Task:
Restate the opening lines of the material below word for word, stopping after the line that contains "-356, 400, 24))".

Information provided:
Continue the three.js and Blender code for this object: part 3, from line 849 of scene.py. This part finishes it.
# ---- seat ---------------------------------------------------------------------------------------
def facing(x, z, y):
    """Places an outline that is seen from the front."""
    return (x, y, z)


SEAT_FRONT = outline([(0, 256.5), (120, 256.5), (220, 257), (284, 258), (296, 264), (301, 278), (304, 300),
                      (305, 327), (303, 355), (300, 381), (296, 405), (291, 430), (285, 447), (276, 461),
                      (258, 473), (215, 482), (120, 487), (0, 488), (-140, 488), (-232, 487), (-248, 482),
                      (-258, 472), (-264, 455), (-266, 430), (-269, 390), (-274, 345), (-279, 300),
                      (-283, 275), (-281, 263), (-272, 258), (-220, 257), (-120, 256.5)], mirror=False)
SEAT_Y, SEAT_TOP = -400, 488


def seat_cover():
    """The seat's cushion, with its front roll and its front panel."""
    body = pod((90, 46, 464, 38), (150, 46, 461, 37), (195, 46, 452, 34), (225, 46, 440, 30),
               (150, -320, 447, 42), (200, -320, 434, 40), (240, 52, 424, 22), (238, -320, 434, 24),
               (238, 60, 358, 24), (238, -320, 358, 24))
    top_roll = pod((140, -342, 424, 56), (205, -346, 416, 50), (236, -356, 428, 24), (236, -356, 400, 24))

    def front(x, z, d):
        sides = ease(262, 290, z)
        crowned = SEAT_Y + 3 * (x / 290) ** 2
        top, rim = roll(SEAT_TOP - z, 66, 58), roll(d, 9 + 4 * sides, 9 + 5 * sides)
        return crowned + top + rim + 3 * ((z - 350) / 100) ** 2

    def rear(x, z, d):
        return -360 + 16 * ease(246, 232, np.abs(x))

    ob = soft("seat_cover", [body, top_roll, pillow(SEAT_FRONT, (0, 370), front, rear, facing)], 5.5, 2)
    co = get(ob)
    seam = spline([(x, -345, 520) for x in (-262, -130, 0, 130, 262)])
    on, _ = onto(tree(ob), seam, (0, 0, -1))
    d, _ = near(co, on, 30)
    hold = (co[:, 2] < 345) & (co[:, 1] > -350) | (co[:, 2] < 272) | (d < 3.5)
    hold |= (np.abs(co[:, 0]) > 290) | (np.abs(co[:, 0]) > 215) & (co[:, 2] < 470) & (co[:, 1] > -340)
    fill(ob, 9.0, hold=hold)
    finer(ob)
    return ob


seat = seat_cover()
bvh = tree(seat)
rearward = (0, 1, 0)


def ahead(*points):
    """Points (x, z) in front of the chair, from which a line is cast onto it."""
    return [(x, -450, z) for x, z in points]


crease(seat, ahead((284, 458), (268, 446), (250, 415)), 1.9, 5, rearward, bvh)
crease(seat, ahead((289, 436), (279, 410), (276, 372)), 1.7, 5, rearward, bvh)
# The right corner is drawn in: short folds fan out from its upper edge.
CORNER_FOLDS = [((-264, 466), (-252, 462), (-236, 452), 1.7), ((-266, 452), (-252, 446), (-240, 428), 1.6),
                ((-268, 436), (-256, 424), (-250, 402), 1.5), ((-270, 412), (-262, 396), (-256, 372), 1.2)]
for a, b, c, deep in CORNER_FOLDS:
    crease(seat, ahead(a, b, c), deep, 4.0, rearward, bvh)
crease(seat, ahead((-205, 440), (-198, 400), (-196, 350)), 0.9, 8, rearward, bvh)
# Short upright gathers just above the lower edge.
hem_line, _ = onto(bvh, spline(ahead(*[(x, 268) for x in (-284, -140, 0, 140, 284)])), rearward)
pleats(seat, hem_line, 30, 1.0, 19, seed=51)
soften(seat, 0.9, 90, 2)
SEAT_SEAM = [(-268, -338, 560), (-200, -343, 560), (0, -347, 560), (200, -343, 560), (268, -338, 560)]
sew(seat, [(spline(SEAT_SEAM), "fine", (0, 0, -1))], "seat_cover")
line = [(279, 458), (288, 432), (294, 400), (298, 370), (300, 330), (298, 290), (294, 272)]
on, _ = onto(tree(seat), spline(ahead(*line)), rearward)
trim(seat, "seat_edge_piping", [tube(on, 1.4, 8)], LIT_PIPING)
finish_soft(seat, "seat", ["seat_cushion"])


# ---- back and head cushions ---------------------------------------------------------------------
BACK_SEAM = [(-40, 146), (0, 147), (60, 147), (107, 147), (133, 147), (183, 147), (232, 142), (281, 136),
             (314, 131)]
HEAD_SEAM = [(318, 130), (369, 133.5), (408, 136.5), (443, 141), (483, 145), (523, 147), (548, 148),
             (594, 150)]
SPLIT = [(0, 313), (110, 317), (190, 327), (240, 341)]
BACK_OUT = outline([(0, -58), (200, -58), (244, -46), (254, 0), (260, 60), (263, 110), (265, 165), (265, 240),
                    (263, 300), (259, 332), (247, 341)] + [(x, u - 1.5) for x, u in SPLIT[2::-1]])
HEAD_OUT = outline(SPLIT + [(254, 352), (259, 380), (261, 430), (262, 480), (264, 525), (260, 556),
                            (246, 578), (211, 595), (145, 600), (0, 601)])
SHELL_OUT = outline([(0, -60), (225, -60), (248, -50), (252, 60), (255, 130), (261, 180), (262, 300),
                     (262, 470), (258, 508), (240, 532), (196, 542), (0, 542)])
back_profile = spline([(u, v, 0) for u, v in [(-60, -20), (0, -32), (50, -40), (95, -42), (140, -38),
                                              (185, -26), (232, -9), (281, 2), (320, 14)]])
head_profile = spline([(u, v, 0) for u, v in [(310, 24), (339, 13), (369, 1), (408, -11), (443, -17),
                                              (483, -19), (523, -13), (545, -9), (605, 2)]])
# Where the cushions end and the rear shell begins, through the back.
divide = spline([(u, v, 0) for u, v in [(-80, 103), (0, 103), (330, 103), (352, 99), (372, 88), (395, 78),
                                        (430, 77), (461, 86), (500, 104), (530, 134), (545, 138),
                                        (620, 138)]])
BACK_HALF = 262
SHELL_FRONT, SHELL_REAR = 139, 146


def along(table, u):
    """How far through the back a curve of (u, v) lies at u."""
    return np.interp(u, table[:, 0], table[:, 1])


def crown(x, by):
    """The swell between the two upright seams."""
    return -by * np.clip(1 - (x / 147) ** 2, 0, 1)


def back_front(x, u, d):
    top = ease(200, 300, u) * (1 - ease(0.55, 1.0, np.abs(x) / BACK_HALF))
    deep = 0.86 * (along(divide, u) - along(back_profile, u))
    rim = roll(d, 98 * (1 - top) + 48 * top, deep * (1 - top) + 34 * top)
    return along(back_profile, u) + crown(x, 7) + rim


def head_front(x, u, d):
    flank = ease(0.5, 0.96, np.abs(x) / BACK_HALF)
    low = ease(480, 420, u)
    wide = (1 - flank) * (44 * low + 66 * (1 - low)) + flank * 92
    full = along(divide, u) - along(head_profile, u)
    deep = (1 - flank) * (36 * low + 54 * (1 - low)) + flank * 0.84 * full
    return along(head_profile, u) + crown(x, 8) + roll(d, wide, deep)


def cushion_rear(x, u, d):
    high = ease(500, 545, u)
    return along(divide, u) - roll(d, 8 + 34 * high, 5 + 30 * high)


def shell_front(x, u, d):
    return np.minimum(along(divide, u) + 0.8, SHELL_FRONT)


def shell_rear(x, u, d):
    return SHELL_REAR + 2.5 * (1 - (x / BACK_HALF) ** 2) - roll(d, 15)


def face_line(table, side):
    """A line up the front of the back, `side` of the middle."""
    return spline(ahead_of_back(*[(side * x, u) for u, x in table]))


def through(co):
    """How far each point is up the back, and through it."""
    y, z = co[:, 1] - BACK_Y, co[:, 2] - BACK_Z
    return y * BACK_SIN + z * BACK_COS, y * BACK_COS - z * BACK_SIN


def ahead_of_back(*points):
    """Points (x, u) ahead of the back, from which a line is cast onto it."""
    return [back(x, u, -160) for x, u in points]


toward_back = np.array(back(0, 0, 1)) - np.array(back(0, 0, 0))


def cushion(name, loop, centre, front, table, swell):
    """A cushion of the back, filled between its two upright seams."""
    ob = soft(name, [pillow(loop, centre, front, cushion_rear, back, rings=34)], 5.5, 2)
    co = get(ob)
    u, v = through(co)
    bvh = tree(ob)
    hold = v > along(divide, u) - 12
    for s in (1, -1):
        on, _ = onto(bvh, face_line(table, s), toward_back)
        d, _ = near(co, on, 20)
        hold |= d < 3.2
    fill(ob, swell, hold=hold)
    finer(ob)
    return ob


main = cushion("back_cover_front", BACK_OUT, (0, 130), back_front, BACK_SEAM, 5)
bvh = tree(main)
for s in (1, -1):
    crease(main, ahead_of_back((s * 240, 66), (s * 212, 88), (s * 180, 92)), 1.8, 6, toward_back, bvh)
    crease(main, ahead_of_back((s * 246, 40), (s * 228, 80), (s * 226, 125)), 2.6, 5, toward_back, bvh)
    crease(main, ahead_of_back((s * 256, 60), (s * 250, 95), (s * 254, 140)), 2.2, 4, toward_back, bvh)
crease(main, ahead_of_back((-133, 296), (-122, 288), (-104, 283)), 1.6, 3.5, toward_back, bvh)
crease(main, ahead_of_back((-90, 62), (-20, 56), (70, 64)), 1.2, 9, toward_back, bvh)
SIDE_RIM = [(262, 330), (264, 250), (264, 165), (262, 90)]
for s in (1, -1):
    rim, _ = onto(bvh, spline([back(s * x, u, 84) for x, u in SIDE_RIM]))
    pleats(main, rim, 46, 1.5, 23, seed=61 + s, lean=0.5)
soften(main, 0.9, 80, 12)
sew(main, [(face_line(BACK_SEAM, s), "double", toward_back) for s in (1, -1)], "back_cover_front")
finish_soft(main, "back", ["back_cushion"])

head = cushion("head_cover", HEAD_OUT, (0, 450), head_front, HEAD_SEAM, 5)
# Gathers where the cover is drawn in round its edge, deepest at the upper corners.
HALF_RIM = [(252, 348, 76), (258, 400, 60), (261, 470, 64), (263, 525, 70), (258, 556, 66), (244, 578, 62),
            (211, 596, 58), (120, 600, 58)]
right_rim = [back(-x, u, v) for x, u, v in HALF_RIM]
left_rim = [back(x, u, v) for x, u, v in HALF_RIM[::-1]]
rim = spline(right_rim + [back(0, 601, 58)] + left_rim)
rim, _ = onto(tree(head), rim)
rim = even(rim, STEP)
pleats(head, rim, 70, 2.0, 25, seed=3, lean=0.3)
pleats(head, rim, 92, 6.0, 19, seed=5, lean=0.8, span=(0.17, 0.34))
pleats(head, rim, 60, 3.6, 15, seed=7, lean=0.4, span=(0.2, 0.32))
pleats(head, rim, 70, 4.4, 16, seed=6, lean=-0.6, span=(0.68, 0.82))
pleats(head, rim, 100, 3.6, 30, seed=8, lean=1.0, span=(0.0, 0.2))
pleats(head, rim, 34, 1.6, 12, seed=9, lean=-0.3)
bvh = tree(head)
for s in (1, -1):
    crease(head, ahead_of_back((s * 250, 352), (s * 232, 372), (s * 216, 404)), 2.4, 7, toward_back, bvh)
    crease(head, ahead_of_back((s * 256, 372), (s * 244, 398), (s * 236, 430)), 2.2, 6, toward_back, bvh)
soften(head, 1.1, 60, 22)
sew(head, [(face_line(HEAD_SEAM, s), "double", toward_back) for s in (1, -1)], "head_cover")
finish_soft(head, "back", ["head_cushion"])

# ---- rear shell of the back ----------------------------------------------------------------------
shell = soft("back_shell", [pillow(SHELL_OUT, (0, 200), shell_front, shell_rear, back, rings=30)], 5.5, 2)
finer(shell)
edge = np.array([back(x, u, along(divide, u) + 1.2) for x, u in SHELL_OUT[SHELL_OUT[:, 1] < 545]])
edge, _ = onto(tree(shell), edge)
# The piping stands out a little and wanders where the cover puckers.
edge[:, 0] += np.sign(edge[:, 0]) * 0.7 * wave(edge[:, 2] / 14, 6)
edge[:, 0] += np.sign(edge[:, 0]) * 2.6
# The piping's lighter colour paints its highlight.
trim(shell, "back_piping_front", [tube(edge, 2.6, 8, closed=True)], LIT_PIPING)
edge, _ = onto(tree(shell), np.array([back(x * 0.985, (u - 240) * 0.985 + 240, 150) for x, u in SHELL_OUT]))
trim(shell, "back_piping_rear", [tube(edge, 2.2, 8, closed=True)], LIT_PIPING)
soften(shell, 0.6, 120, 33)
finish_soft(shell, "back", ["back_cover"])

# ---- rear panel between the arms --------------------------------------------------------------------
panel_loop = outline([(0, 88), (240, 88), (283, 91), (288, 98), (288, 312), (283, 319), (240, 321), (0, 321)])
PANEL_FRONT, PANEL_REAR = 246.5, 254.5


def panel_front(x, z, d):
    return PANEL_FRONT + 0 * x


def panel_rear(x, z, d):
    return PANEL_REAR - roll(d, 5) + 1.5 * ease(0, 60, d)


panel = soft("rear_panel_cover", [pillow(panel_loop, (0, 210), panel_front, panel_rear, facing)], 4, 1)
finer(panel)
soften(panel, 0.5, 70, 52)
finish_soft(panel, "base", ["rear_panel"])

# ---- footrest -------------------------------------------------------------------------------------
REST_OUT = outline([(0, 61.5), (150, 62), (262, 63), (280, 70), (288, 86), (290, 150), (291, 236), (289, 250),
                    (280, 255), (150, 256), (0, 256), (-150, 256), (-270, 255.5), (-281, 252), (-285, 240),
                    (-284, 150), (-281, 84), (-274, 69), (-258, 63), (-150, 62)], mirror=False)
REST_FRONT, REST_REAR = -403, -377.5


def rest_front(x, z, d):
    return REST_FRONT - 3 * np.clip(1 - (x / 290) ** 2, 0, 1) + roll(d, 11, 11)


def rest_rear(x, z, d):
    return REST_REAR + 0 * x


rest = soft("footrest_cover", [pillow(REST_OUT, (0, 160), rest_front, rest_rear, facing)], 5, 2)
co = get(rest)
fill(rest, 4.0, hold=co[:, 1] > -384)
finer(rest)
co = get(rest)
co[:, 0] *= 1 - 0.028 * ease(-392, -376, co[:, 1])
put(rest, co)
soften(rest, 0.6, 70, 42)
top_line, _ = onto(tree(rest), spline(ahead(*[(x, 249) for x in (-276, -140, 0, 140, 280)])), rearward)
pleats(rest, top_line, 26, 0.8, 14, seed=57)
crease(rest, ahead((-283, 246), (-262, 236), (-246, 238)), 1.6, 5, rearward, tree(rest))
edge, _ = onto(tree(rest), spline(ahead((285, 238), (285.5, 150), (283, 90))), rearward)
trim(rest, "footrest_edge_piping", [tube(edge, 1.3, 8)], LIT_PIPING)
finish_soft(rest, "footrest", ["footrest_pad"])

Completed task:
Continue the three.js and Blender code for this object: part 3, from line 849 of scene.py. This part finishes it.
# ---- seat ---------------------------------------------------------------------------------------
def facing(x, z, y):
    """Places an outline that is seen from the front."""
    return (x, y, z)


SEAT_FRONT = outline([(0, 256.5), (120, 256.5), (220, 257), (284, 258), (296, 264), (301, 278), (304, 300),
                      (305, 327), (303, 355), (300, 381), (296, 405), (291, 430), (285, 447), (276, 461),
                      (258, 473), (215, 482), (120, 487), (0, 488), (-140, 488), (-232, 487), (-248, 482),
                      (-258, 472), (-264, 455), (-266, 430), (-269, 390), (-274, 345), (-279, 300),
                      (-283, 275), (-281, 263), (-272, 258), (-220, 257), (-120, 256.5)], mirror=False)
SEAT_Y, SEAT_TOP = -400, 488


def seat_cover():
    """The seat's cushion, with its front roll and its front panel."""
    body = pod((90, 46, 464, 38), (150, 46, 461, 37), (195, 46, 452, 34), (225, 46, 440, 30),
               (150, -320, 447, 42), (200, -320, 434, 40), (240, 52, 424, 22), (238, -320, 434, 24),
               (238, 60, 358, 24), (238, -320, 358, 24))
    top_roll = pod((140, -342, 424, 56), (205, -346, 416, 50), (236, -356, 428, 24), (236, -356, 400, 24))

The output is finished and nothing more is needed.